De imediato, o juiz Alexandre Antunes da Silva, da Vara de Direitos Difusos, Coletivos e Individuais Homogêneos de Campo Grande, determinou que um oficial de Justiça intimasse o deputado estadual para que fizesse a defesa diante das acusações. Para quem não sabe, a Constituição Federal estabelece as proibições e incompatibilidades constitucionais inerentes ao exercício de mandato eletivo. O artigo 54 da Constituição diz expressamente que deputado e senadores não podem firmar ou manter contrato com pessoa jurídica de direito público, autarquia, empresa pública, sociedade de economia mista ou empresa concessionária de serviços públicos.
Além da Constituição Federal, o artigo 38 do Código Brasileiro de Telecomunicações, Lei nº 4.117/62, aponta que, em seu parágrafo primeiro, que não pode exercer a função de diretor ou gerente de concessionária, permissionária ou autorizada de serviço de radiodifusão quem esteja no gozo de imunidade parlamentar ou de foro especial.
Nesse contexto, a modalidade contratual que se adequa à expressão “contrato que obedece a cláusula uniformes” é o contrato de adesão, o que, com certeza, não é o caso da convenção firmada entre o deputado Maurício Picarelli e o missionário RR Soares, proprietário da emissora de televisão citada.
A punição imposta pela violação à regra constitucional, perpetrada pelo deputado é clara e expressa também na Carta Constitucional, consoante infere do artigo 55, verbis: Perderá o mandato o deputado ou senador que infringir qualquer das proibições no artigo anterior.

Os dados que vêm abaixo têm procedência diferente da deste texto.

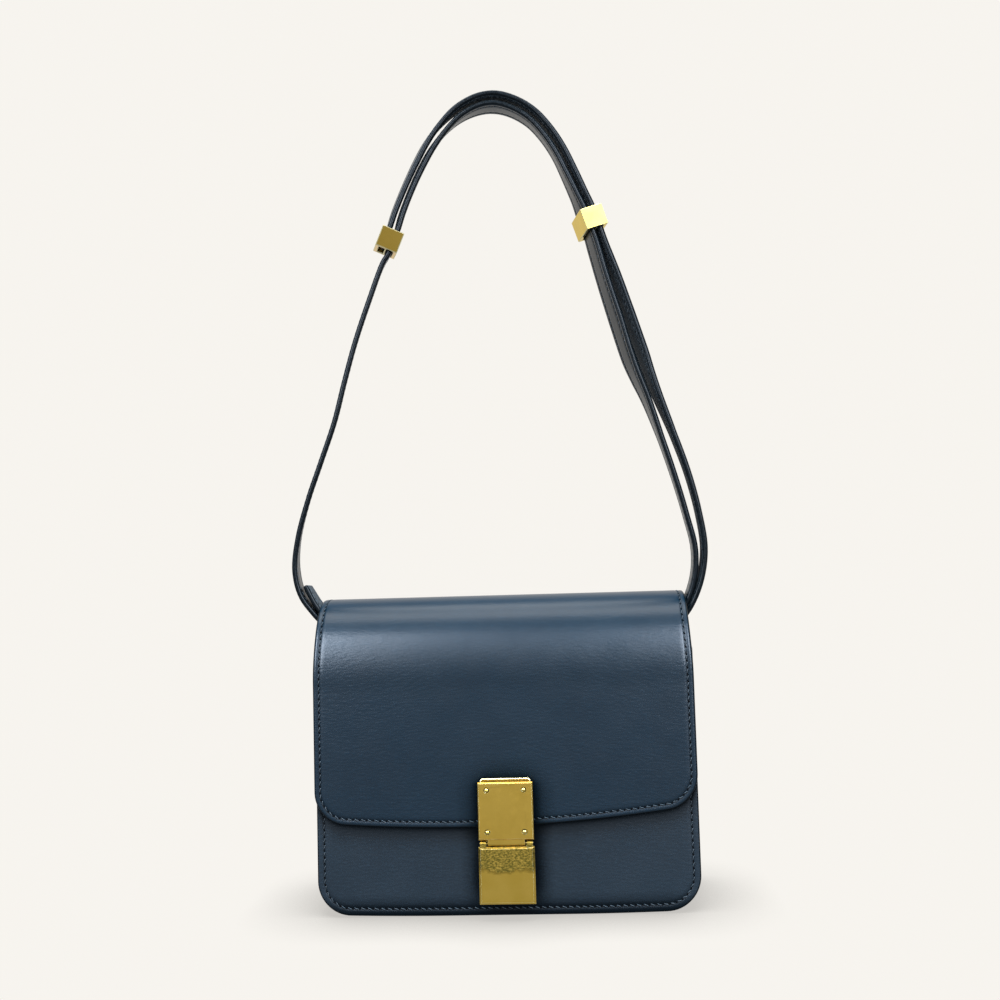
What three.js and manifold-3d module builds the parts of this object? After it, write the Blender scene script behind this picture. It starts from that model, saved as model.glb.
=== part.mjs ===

O processo de cassação do mandato será decidido pela Assembleia Legislativa por voto aberto e por maioria absoluta, mediante provocação de qualquer deputado, da mesa ou de partido político representado na Casa de Leis, assegurada a ampla defesa. O regimento interno da Assembleia Legislativa dispõe: artigo 88. Perderá o mandato o deputado que infringir qualquer das proibições estabelecidas no artigo 59 da Constituição Estadual.